Kanii Axtro started performing alongside Msaki, Berita and Zahara in East London in the Eastern Cape. In August 2022, she released her EP Ndizak’bonisa – hip hop soul that touches on themes such as police negligence, inspiring the youth, healing, loss and taking back your power.


What is your first and most important goal as a musician – to tell a story (literally via lyrics or metaphorically via music); to inspire an emotion; to lift a mood; to get people moving? Perhaps it’s something else, or a mixture of these?

When I first started, it was to use my music as a space to explore my identity as well as to question my mortality. Lately, it’s more about enjoying life. So many people have left us and I feel I have questioned things enough. Now I just want to groove a little more since I’ve found my joy.


Does your style reflect that of the artists you love or respect most? 

Not necessarily. I have always beaten my own drum and I haven’t heard anyone who sounds like me. I get the occasional comparison to Msaki and Toya Delazy, but even those artists are not as intricate in the kind of way I am, especially with my kind of subject matter.


Do you write music, and if so, what sort of mix is involved in terms of discipline and inspiration? 
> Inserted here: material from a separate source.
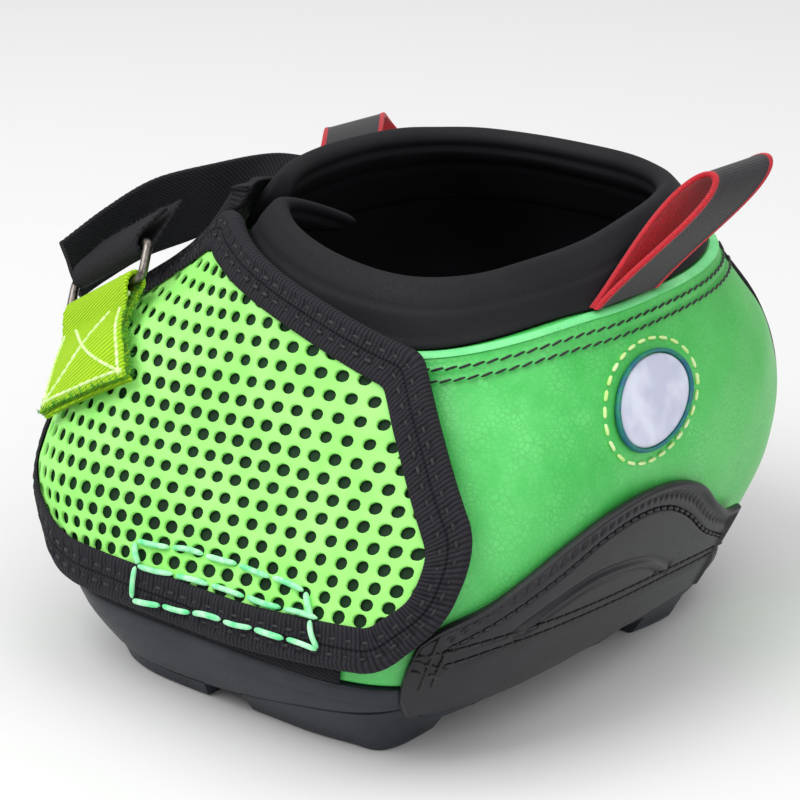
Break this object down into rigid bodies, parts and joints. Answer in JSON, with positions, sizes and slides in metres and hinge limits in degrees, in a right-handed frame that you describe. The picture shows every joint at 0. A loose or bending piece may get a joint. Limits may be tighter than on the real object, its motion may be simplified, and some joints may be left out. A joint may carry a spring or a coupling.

Yessir! I’ve written my own music since I first started in 2009 until now. I sometimes use lines I like from music I’m listening to and this is applied across all the projects I have released throughout my career. A lyric by Towdee Mac on Sthandwa Sam by Khuli Chana can be found on Blessings Come, Blessings Go. Most of my lyrics are quotes that fit the mood I am in when recording the project I am working on. For example, on Cosmic Fire, I leaned into my introverted nature and wrote “I don’t mind humans but I prefer my own company” and on Ilizwe Lethu, I showed love to the late Winnie Madikizela Mandela as well as the late Akhumzi Jezile, who I grew up watching on TV as a kid. The kind of discipline I apply to songwriting is to make the music as real to me as possible. I should also be able to fully enjoy the material no matter how deep or groovy the sonics or subject matter is.
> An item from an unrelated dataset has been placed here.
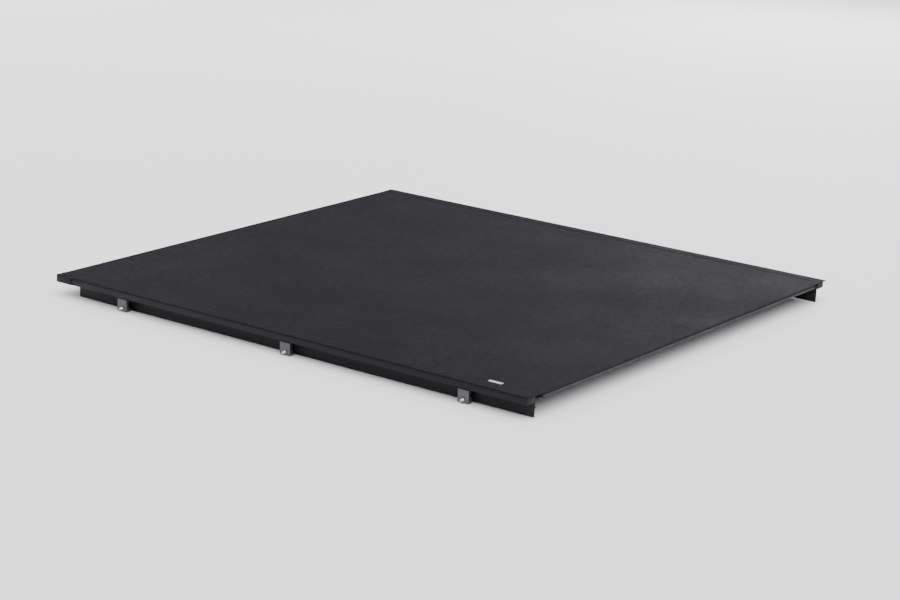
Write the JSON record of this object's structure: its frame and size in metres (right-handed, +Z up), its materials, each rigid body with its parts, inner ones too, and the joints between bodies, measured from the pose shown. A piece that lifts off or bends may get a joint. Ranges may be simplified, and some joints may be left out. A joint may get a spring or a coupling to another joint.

Name an artist or band who is, in your view, criminally underrated, and explain what it is about them or their sound that excites you?
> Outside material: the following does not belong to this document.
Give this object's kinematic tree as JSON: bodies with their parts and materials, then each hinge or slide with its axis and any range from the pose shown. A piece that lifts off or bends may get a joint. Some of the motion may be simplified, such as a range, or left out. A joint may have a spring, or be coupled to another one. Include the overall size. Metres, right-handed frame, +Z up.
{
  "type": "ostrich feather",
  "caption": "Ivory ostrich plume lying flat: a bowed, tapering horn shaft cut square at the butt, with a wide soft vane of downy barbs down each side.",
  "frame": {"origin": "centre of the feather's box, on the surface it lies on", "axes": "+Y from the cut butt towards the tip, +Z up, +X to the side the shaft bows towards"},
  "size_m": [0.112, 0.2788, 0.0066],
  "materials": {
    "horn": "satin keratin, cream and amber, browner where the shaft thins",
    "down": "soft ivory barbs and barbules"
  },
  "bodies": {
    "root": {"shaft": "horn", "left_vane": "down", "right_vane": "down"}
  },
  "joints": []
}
Bokang Ramatlapeng and Ambre are criminally underrated. Bokang is a jazz phenomenon with a voice that sounds like it’s divinely guided by millions of gifted African ancestors. Her voice commands that you sit and listen and boy, when I listened to her song Bana Ka Nthabiseng, I had to chill out and listen and I also felt a sense of gratitude to my family for raising me. I definitely wouldn’t be here without my uncles, grandfather, grandmother and cousins, who have been present in my life. Not forgetting my ancestors! My mom, dad and baby brother have carried me for most of my life. As for Ambre, just listen to the live version of Drake And Drive and see if you don’t get lost in the music. She has a way of transporting you to a world of emotions that I have never been to before.


How do you keep up or improve your skill levels? Is it all about practice, or are there other factors that help you to get better at and understand more about your craft?

I take time to listen to people who I feel are in a better spot than I am, and I study them through their interviews. I also stalk the crap out of them just to understand them! I am obsessive and it’s been a while since I have been obsessed with music. But now that I’m back in the groove, I take time to do vocal exercises, as well as study how to write better music through YouTube channels that offer such advice.


What is your new/most recent release? What is the story behind it – the genesis of the song, the people involved, the muse behind its creation?

Ndizak’bonisa is my most recent release. I wrote and recorded it in 2018 after getting a divorce from my toxic shot-gun marriage. I also experienced a paradigm shift and an ego death of sorts and so much was happening. I felt that the kids were not getting any guidance and I used the EP to get closure from my marriage and also forgive myself for all the things I handled horribly in my life until that point.